El movimiento obrero se esfumó, por eso hablar de “autonomía”, ibérica o
no, no tiene sentido si con ello tratamos de adherirnos a una figura
inexistente del proletariado y edificar sobre ella un programa de acción
fantasmagórico, basada en una ideología hecha de pedazos de otras. En
el peor de los casos significaría la resurrección del cadáver leninista y
de la idea de “vanguardia”, lo más opuesto a la autonomía. Tampoco se
trata de distraerse en el ciberespacio, ni en el “movimiento de
movimientos”, exigiendo la democratización del orden establecido
mediante la participación en sus instituciones de los pretendidos
representantes de la sociedad civil. No hay sociedad civil, dicha
“sociedad” se halla disgregada en sus componentes básicos: los
individuos, y éstos no sólo están separados de los resultados y
productos de su actividad, sino que están separados unos de otros. Toda
la libertad que la sociedad capitalista pueda ofrecer reposa, no en la
asociación entre individuos autónomos sino en su separación y
desposesión más completa, de forma que un individuo descubra en otro no
un apoyo a su libetad sino un competidor y un obstáculo. Esa separación
la técnica digital viene a consumarla en tanto que comunicación virtual.

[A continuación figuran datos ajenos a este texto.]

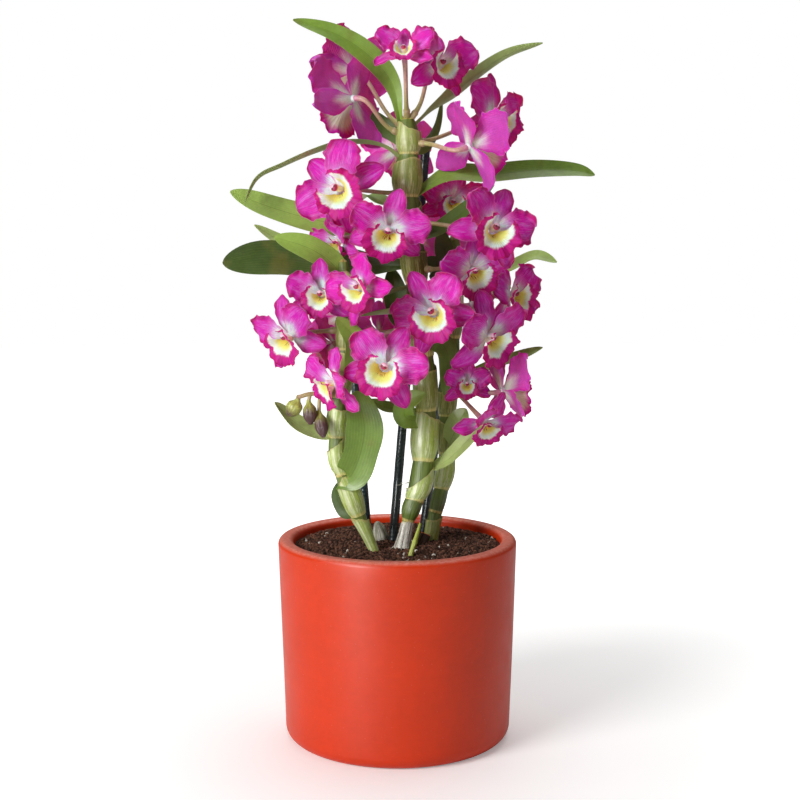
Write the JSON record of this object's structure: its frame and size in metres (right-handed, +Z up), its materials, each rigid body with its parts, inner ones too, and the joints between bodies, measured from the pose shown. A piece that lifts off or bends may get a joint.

Los individuos entonces para relacionarse dependen absolutamente de los
medios técnicos, pero lo que obtienen no es un contacto real sino una
relacion en el éter. En el extremo los individuos adictos a los aparatos
son incapaces de mantener relaciones directas con sus semejantes. Las
tecnologías de la información y de la comunicación han llevado a cabo el
viejo proyecto burgués de la separación total de los individuos entre
si y a su vez han creado la ilusión de una autonomía individual gracias
al funcionamiento en red que aquellas han hecho posible. Por una parte
crean un individuo totalmente dependiente de las máquinas, y por lo
tanto perfectamente controlable; por la otra, imponen las condiciones en
las que se desenvuelve toda actividad social, le marcan los ritmos y
exigen una adaptación permanente a los cambios. Quien ha conquistado la
autonomía no es pues el individuo sino la técnica. A pesar de todo , si
la autonomía individual es imposible en las condiciones productivas
actuales, la lucha por la autonomía no lo es, aunque no deberá reducirse
a un descuelgue del modo de sobrevivir capitalista técnicamente
equipado. Negarse a trabajar, a consumir, a usar artefactos, a ir en
vehículo privado, a vivir en ciudades, etc., constituye de por si un
vasto programa, pero la supervivencia bajo el capitalismo impone sus
reglas. La autonomía personal no es simple autosuficiencia pagada con el
aislamiento y la marginación de los que se escape con la telefonía
móvil y el correo electrónico. La lucha contra dichas reglas y
constricciones es hoy el abecedario de la autonomía individual y tiene
ante si muchas vías, todas legítimas. El sabotaje será complementario
del aprender un oficio extinguido o del practicar el trueque. Lo que
define la autonomía de alguien respecto al Poder dominante, es su
capacicad de defensa frente al mismo. En cuanto a la acción colectiva,
hoy resultan imposibles los movimientos conscientes de masas, porque no
hay conciencia de clase. Las masas son exactamente lo contrario de las
clases. Sin clase obrera es absurdo hablar de “autonomía obrera”, pero
no lo es hablar de grupos autónomos. Las condiciones actuales no son tan
desastrosas como para no permitir la organización de grupos con vistas a
acciones concretas defensivas. El avance del capitalismo espectacular
se efectua siempre como agresión, a la que hay que responder donde se
pueda: contra el TAV, los parques eólicos, las incineradoras, los campos
de golf, los planes hidrológicos, los puertos deportivos, las
autopistas, las lineas de alta tensión, las segundas residencias, las
pistas de esquí, los centros comerciales, la especulación inmobiliaria,
la precariedad, los productos transgénicos… Se trata de establecer
lineas de resistencia desde donde reconstruir un medio refractario al
capital en el que cristalice de nuevo la conciencia revolucionaria. Si
el mundo no está para grandes estrategias, sí lo está en cambio para
acciones de guerrilla y la fórmula organizativa más conveniente son los
grupos autónomos. Esa es la autonomía que interesa.